Derek Drummond, interim director of athletics, smiles at the surge in popularity of these types of activities. "Twenty years ago, you never would have seen a room for Pilates," he says. "But people's needs dictated what type of renovations we needed."

When Drummond gives a tour of the complex, his enthusiasm is clear. "We used to be sadly behind most of the country when it came to our athletics department," he says. "Now, I think it's safe to say we're right up there among the very best." Even more promising is that, despite the incredible improvements, there is still room to grow and get better. A varsity weight room is under construction and plans are underway to construct a new golf room.

And the facelift won't stop there. Drummond plans to install air conditioning in gymnasiums, training halls and the Tomlinson Fieldhouse. "Earlier this summer, the Canadian basketball team played Angola here and it must have been 35 degrees," says Drummond. "Obviously, that's an issue we need to address."

Drummond points out that every penny for the renewal project has come from private donations. "Of course, there is Dr. Tomlinson," he says. "But don't forget that the students have been major, major contributors over the past 20 years. Obviously, most students who made donations are no longer here to enjoy any of this-that's philanthropy at its best.

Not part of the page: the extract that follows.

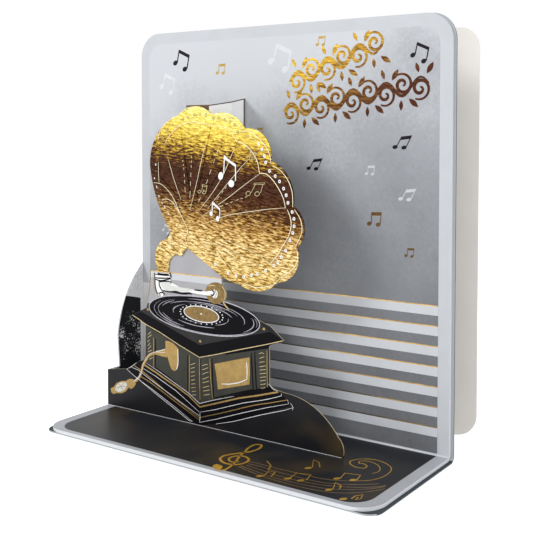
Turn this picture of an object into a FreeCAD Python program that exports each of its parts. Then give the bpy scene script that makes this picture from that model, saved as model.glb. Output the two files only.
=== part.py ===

Derek Drummond fills big cleats

When asked how, after a career as a professor of architecture, seven years as vice-principal of development of alumni relations, and 17 years as the director of the School of Architecture, he ended up as the interim director of McGill athletics, Derek Drummond flashes an easy smile. "I blame it on my total inability to say no," he laughs.

Drummond, who began his one-year tenure on September 1, has big cleats to fill, replacing Bob Dubeau, a man who had run the athletics department for almost 29 years. Despite having to replace a near-legend, the affable Drummond doesn't seem the slightest bit insecure, giving Dubeau full praise for the state of the department he inherited. "Everything you see around you," Drummond says of the recently completed renovations of the sports centre, "is a result of Bob's work."

A former champion squash player himself, Drummond is particularly impressed by student-athletes. "They are terrific kids," he says. "They have to fulfill the same tough entrance requirements as regular McGill students. They don't get any favours."

Of course, that same quality that makes McGill student-athletes such rare gems, makes it increasingly difficult for the varsity teams to compete on a level playing field. "Recruiting is really tough," admits Drummond "because we don't even bother talking to the 7"6' basketball player with a 62 average. He just won't get into McGill. However, we will meet that same young man again on the court playing for another school."

Nonetheless, McGill has always enjoyed great success in a number of sports including men's and women's rugby and, in particular, men's and women's soccer.

Win or lose, Drummond has a soft spot for varsity athletes. During a recent luncheon, the new athletics director pledged to watch every single one of them compete at least once this year.

Drummond's office is on the main hall of the sports centre and the door is rarely shut because he likes the hustle and bustle as people come in and out of the building. Walking through the complex, he greets workers and students alike. "I'm a people person," he says, waving to a basketball player on his way to the gym, "so this is a dream job for me."